Rapid transit station in Philadelphia

Huntingdon station is an elevated rapid transit station in Philadelphia, Pennsylvania, serving SEPTA Metro L trains. It is located at the intersection of Kensington Avenue, Huntingdon Street, and B Street in the Kensington neighborhood of the city. It is the westernmost station on the line located above Kensington Avenue and is also served by SEPTA bus routes 3, 39, and 54.

== History ==
Huntingdon is part of the Frankford Elevated section of the line, which began service on November 5, 1922.

Between 1988 and 2003, SEPTA undertook a $493.3 million reconstruction of the 5.5 mile Frankford Elevated. Huntingdon station was completely rebuilt on the site of the original station; the project included new platforms, elevators, windscreens, and overpasses, and the station now meets ADA accessibility requirements. The line had originally been built with track ballast and was replaced with precast sections of deck, allowing the station and the entire line to remain open throughout the project.

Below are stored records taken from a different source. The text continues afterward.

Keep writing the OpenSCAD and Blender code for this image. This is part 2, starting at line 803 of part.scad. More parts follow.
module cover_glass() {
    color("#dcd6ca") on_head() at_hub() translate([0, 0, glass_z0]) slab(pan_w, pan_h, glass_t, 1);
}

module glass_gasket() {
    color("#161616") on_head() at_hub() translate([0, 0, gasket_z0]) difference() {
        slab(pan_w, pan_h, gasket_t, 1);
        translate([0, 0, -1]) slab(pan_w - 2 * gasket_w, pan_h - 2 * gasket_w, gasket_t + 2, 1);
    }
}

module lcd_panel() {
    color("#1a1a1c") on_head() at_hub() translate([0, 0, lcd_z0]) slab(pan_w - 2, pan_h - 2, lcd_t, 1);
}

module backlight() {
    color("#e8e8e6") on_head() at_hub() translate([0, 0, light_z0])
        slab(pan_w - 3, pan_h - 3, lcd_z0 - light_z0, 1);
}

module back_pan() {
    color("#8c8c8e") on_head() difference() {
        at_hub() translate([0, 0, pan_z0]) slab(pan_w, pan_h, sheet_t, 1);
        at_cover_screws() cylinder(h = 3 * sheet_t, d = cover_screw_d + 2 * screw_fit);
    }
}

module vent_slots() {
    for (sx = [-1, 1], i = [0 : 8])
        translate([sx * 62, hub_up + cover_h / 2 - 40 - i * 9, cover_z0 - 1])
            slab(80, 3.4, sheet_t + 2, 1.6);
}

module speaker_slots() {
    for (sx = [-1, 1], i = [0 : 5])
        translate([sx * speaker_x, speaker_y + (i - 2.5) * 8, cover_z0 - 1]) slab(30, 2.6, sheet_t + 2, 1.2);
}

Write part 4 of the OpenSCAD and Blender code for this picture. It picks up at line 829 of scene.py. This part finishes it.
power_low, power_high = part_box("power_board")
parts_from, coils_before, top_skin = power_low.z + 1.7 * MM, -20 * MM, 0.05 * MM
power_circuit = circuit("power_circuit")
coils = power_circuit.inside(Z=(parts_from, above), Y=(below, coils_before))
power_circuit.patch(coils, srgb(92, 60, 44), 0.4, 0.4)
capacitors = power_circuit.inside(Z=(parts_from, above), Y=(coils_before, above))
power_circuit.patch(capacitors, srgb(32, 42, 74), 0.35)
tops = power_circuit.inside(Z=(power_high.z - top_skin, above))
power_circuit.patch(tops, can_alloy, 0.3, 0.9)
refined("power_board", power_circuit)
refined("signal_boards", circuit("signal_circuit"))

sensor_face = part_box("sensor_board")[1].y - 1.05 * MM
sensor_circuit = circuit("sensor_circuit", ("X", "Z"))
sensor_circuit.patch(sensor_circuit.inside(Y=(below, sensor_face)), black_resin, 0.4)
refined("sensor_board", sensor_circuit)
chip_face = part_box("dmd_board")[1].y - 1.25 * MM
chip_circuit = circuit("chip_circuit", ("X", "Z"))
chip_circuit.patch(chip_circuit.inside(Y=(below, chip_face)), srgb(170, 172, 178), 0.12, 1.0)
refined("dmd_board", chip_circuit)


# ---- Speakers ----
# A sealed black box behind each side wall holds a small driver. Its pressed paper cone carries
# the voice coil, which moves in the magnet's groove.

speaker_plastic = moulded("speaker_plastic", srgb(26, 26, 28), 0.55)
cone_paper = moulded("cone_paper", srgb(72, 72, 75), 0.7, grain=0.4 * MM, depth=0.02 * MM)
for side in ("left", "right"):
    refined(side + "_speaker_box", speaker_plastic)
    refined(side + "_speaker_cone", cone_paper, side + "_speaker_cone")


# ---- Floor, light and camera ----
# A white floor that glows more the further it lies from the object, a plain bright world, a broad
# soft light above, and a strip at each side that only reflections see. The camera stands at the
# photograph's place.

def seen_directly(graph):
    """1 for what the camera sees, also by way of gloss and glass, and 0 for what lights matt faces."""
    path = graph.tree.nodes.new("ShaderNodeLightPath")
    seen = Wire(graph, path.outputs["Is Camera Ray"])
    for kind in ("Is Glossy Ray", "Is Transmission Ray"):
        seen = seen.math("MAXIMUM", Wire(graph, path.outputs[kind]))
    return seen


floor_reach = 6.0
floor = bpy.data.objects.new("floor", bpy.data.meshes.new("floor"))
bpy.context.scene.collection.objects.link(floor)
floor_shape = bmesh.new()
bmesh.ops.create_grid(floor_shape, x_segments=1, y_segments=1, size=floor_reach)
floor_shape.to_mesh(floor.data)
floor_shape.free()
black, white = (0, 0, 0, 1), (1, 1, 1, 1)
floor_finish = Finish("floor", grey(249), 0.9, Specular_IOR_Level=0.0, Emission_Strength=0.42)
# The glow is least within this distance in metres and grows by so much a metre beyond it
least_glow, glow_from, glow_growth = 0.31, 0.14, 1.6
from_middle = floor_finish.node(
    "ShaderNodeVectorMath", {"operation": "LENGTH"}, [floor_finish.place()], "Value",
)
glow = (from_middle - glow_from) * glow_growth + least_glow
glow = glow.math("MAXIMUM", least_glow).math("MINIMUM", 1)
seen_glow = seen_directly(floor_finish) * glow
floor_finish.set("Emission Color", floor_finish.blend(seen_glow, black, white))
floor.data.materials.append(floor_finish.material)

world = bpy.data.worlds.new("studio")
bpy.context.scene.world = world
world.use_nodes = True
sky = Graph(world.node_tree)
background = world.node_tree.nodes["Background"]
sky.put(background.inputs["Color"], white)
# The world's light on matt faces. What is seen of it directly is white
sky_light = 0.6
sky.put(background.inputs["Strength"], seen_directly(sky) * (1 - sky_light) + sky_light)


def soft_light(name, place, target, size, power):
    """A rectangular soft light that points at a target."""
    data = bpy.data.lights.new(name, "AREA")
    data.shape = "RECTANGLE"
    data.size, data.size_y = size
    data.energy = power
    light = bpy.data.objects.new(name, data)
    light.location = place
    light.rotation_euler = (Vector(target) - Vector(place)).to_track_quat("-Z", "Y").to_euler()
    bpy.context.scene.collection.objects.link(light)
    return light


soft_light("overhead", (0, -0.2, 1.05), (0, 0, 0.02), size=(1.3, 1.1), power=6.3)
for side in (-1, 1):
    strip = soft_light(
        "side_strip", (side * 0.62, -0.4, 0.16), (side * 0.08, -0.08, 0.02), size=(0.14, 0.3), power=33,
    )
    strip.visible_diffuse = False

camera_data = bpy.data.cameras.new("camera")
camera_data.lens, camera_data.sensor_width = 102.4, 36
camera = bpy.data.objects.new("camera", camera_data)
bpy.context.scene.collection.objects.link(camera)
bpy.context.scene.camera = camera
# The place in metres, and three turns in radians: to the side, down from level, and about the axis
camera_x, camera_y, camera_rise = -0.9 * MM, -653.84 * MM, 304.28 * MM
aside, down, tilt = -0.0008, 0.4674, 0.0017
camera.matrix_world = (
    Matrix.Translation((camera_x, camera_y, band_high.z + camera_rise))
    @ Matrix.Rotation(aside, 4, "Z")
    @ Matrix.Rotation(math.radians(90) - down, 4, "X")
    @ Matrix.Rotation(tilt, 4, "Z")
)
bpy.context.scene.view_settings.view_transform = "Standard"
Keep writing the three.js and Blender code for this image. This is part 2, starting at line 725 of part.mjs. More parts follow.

During the Market–Frankford's rush-hour skip-stop service pattern, Huntingdon was only served by "A" trains. This practice was discontinued on February 24, 2020.

== Station layout ==
Access to the station from street level is at the northwest corner of Kensington Avenue and B Street. There is also an exit-only staircase reaching the southeast corner of Kensignton Avenue and Huntingdon Street. East of the station, the tracks utilize a high truss bridge over a Conrail freight line.